Poco da aggiungere: per un attivista per la liberazione animale le due sequenze sono decisamente sgradevoli. Tuttavia, come dicevo all’inizio, potrebbe trattarsi di casi senza seguito. Un’ultima considerazione. C’è qualcosa di paradossale in queste due pellicole. Nella prima, con Checco, c’è un gran sbandierare di vessilli rossi come al cinema non se ne vedeva da anni. E c’è anche attenzione per il lavoro, la disoccupazione e la fragilità sociale. Temi che non si liberano da uno stile naif, ma comunque degni in sé. Il regista di “Allacciate le cinture”, ha invece da sempre mostrato quella grande delicatezza verso l’omosessualità che non manca nemmeno in questo ultimo lavoro. Insomma si tratta di film per certi versi “contro” le discriminazioni. E questo significa che in certi ambiti esistono gli spazi per un faticoso ma possibile reciproco riconoscimento, purché anche il movimento di liberazione animale si liberi di aspetti che, visti dall’esterno, alimentano percezioni distorte.

Aldo Sottofattori veggiepoulette.jpg

Comments

1. On Monday, July 14 2014, 12:22 by Kabakoc

Ti cito: «Il pubblico di Checco è un pubblico da cinepanettoni cioè proteso alla risata grassa…» , «…l’ostilità verso l’alimentazione veg in gruppi sociali poco propensi al ragionamento» e «… lo dà in pasto a un pubblico gericamente ostile alle fortune (degli altri)» (eventuali errori ortografici sono tuoi, ho fatto un copia e incolla).
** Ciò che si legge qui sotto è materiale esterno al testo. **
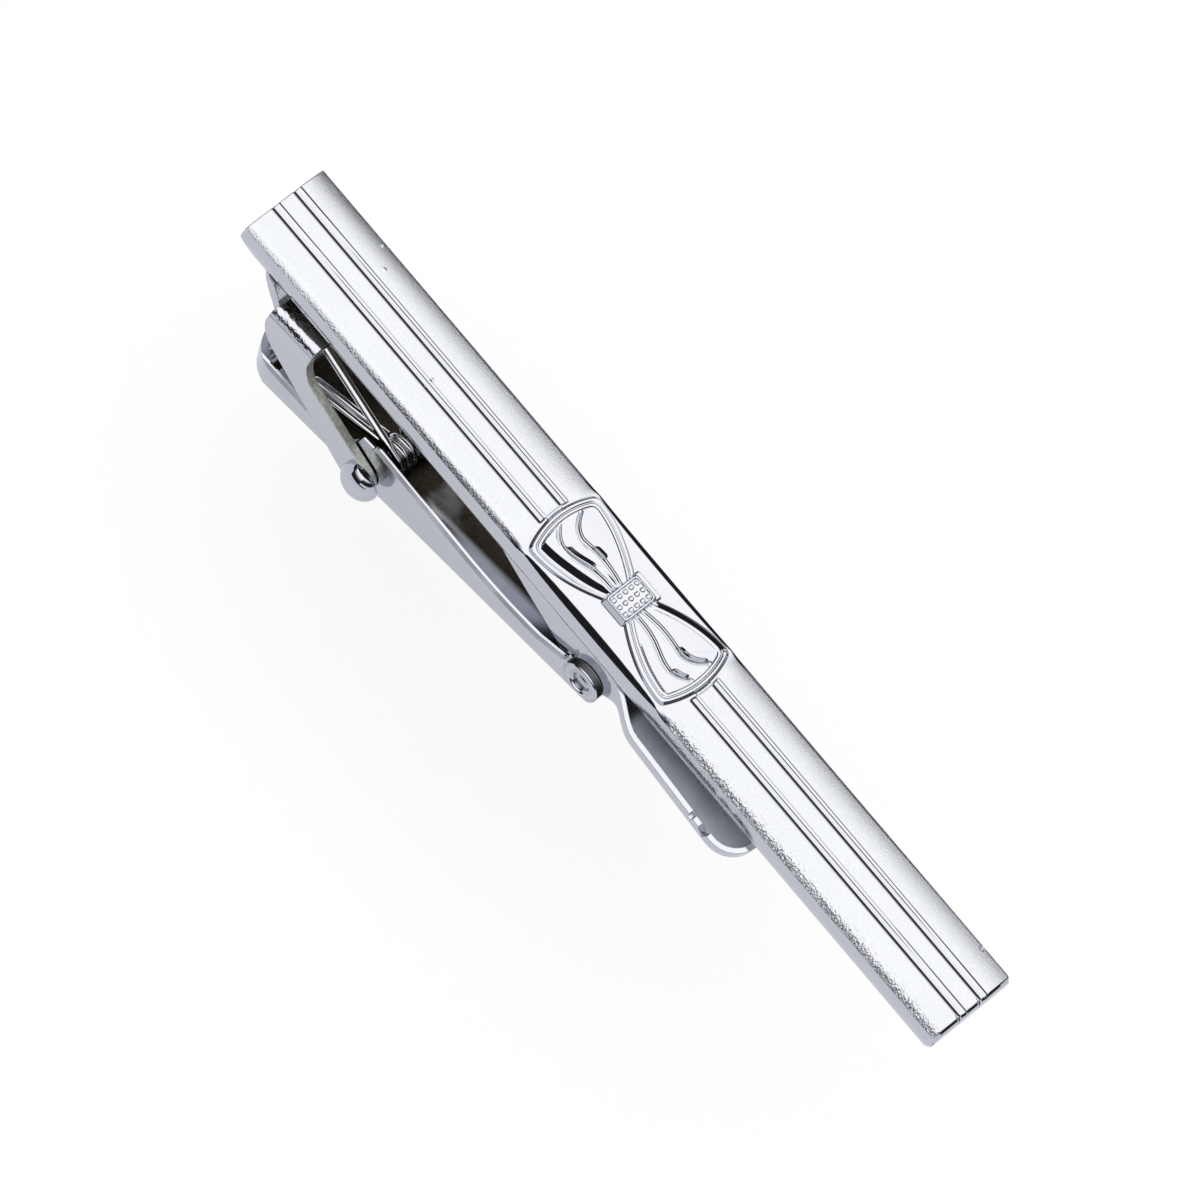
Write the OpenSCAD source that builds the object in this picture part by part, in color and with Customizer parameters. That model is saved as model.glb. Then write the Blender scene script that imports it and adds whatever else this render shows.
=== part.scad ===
// Tie clip: struck bar with a bow, folded hinge bracket, spring lever, rocking jaw.
// +X runs from the bracket end to the free end, +Z is the face side, and the
// origin is the centre of the bar's flat back.
// "Station" is the distance from the bracket end of the bar, "drop" is the
// distance below the back of the bar.

/* [Bar] */
// Length of the bar
bar_l = 58; // [56:1:66]
// Width of the bar at the face
bar_w = 6; // [5.8:0.1:6.6]
// Thickness of the bar
bar_t = 1.9; // [1.6:0.1:2.4]
// How far each long side draws in at the back
side_draw = 0.14; // [0.1:0.01:0.3]
// Height of the drawn-in part of the side
side_h = 1; // [0.6:0.1:1.2]
// Width of the rolled edge of the face
roll_w = 0.3; // [0.1:0.05:0.4]
// Drop of the rolled edge of the face
roll_d = 0.05; // [0.02:0.01:0.1]
// Length of the softened lower corner at the bracket end
soft_l = 1.2; // [0.8:0.1:3]
// Height of the softened lower corner at the bracket end
soft_h = 0.5; // [0.2:0.1:0.9]
// Radius of the lower corner at the free end
end_r = 0.45; // [0.1:0.05:0.8]
// Distance of each lengthwise groove from the middle
groove_y = 0.82; // [0.6:0.02:1]
// Width of each groove
groove_w = 0.5; // [0.3:0.02:0.6]
// Depth of each groove
groove_d = 0.11; // [0.06:0.01:0.16]

/* [Bow] */
// Middle of the bow, off the middle of the bar
bow_x = -0.1; // [-1:0.1:1]
// Half length of the bow
bow_half = 6.25; // [5.5:0.05:7]
// How far the corners of a wing stand back from its end
bow_corner = 0.65; // [0.3:0.05:1]
// Half width of the bow at the wing ends
bow_tip = 2.82; // [2.5:0.02:2.85]
// Half width of the bow at the knot
bow_waist = 1.2; // [1.1:0.02:1.5]
// Height of the wing rims above the face
rim_h = 0.26; // [0.15:0.01:0.35]
// Width of the wing rims
rim_w = 0.2; // [0.12:0.01:0.3]
// Run of the slopes beside the rims
rim_s = 0.09; // [0.05:0.01:0.12]
// Height of the folds
fold_h = 0.23; // [0.1:0.01:0.3]
// Length of the knot along the bar
knot_l = 1.76; // [1.4:0.02:2.1]
// Width of the knot across the bar
knot_w = 2.75; // [2.4:0.05:3]
// Height of the knot above the face
knot_h = 0.42; // [0.3:0.02:0.6]
// Corner radius of the knot
knot_r = 0.3; // [0.1:0.05:0.4]
// Depth of the panel in the knot
panel_d = 0.1; // [0.05:0.01:0.15]
// Border round the panel
panel_b = 0.2; // [0.12:0.02:0.3]
// Studs along the knot
stud_nx = 3; // [2:1:4]
// Studs across the knot
stud_ny = 5; // [3:1:6]
// Radius of a stud
stud_r = 0.14; // [0.08:0.01:0.16]

/* [Hinge bracket] */
// Thickness of the bracket sheet
ear_t = 0.56; // [0.4:0.02:0.7]
// Thickness of the solder under the pad
solder_t = 0.1; // [0.05:0.01:0.2]
// Station of the pad's rounded end
pad_x0 = 1.45; // [1:0.05:2]
// Station where the pad ends
pad_x1 = 3.2; // [2.8:0.05:3.4]
// Width of the pad where it meets the folded plate
pad_w = 6.1; // [5.6:0.1:6.2]
// Station of the left edge of the ears
ear_x0 = 4.15; // [3.9:0.05:4.5]
// Station of the right edge of the strap
ear_x1 = 7.55; // [7:0.05:8.2]
// Drop of the folded plate at its left edge
plate_drop = 1.25; // [1:0.05:1.4]
// Slope of the folded plate
plate_tilt = 7; // [2:0.5:9]
// Outer radius of the folds
fold_r = 0.72; // [0.6:0.02:0.8]
// Radius of the heel of the ear
heel_r = 2.1; // [1.5:0.1:2.3]
// Drop of the heel's centre
heel_drop = 2.2; // [2:0.05:2.5]
// Radius of the ear round the pivot
ear_r = 1.12; // [1:0.02:1.3]
// Slope of the ear's upper edge
ear_slope = 17.6; // [12:0.2:22]
// Radius of the fillet under the strap
ear_fillet = 1.9; // [1:0.1:2.4]

/* [Pivot] */
// Station of the main pivot
pivot_x = 13.9; // [13:0.1:15]
// Drop of the main pivot
pivot_drop = 6.3; // [5.9:0.1:6.8]
// Diameter of the pivot shaft
shaft_d = 0.84; // [0.7:0.02:0.92]
// Diameter of the domed heads
head_d = 2.56; // [2:0.02:2.8]
// Height of the domed heads
head_h = 0.95; // [0.5:0.05:1.2]
// Radial clearance of a fixed shaft in its hole
fix_gap = 0.015; // [0.01:0.005:0.03]
// Radial clearance of a turning shaft in its bore
run_gap = 0.03; // [0.02:0.005:0.06]

/* [Lever] */
// Thickness of the lever sheet
lever_t = 0.43; // [0.35:0.01:0.5]
// Slope of the closed lever
lever_rest = 10.7; // [9:0.1:12]
// Distance from the main pivot to the jaw pin
lever_reach = 16.72; // [15.5:0.1:18]
// Distance from the pivot to the underside of the floor
floor_drop = 1.5; // [1.48:0.01:1.7]
// Outer radius of the bends between floor and walls
bend_r = 0.5; // [0.44:0.02:0.7]
// Distance from the pivot to the finger end
finger_l = 10.05; // [9.3:0.05:10.4]
// Rise of the floor to the finger end
finger_rise = 0.42; // [0.2:0.02:0.6]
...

Ecco come descrivi il pubblico delle commedie: dei poveracci (economicamente parlando) e pertanto degli scemi che non ragionano. Praticamente ti sei risposto da solo: il veganesimo È, a tutti gli effetti, una moda snob per ricchi che vogliono darsi arie.
Tutto qua. Potrai dire quel che vuoi, ma col tuo articolo lo hai confessato ed ammesso tu stesso.